Well, all that is well and good. And being inquisitive, in a purely rhetorical kind of a way, is a healthy exercise, but it still didn’t bring me any closer to the original question. What will I tell my son about God? I had to begin somewhere. So, I started formulating my position on the whole “God question.” A sort of God 101:
- Jewish or not, God and I are on the first name basis, except I often imagine him to be George Burns, just like in the movie “Oh God”. So, I guess my God’s name is George?
- God and I have known each other for a long time. How do I know that? Well, for starters, we often understand each other without words. Sometimes it’s a breeze, sometimes it’s the subway train humming the first few notes from the “West Side Story”, sometimes it’s a white butterfly….Then, you know the feeling, you get comfortable with each other. You can voice your opinions knowing that you’ll be loved no less. So, I often voice my opinions…and they are not always pretty or even well thought out, sometimes they come with tears and begging. He always listens…
- I imagine that instead of, or maybe in addition to, to the houses of worship, God lives on the internet. Seriously. I mean, I know that he is everywhere (do I know that for sure?) But the World Wide Web (how else could it be?) is where he receives his messages from humans, from our souls.
- I regularly communicate with God through emails. Because I don’t know his exact email address (God@hotmail.com?) I send my messages to someone who loves me. The email system always delivers them promptly and even confirms with a nearly divine conclusiveness “Your message has been sent”

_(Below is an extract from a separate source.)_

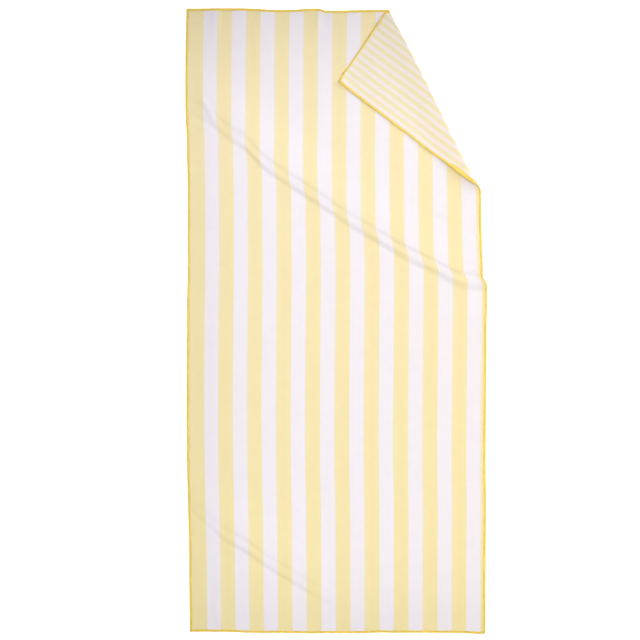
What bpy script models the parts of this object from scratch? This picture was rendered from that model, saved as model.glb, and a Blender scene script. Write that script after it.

- When it’s more urgent, or I am simply tired and desperate, I pray. There is a special place in my home where I stand on my knees and speak to God (in my mind’s eye God wears a baseball cap, has large glasses and barely noticeable all-knowing smile). That place is in my kitchen. It’s sacred. It’s by the oven.
- Sometimes I cry, then I always feel guilty about it. Sometimes my prayers are soft whispers. Sometimes I say “thank you”. Sometimes I just look up and say nothing at all. He always listens…
- Even after all the years of spiritual studies, I still get mixed grades on my spiritual exams. Let’s be honest, I often fail them miserably (the same way I failed ESL – English as a Second Language multiple times). Then I curse at myself, I scream inside. He is always patient. He always listens...
Me: “Hi sweetie, do you know what God is?”
Adam: “Yes! No! I don’t know, Mama, what is it?”
Me: “It’s too late now, but I’ll explain it to you tomorrow.”
Adam: “No, no, I want to know now!”
Me: “Okay, but you have to promise that you’ll always remember what I tell you”
Me: “God is love. The essence and the energy of love. Do you understand?”
Adam: “Yes Mama. I understand”. Thinking a moment. “Do you love me?”
Me: “Of course I love you. So much”
Adam: “Me too”, smiling sheepishly “Can we read five books tonight?”
Me: “No Adam two books and that’s it”
Adam: “No, at least four!”
Me: “Okay three”.
Well, that didn’t go so bad, huh? Nobody said “God 101” was going to be simple course.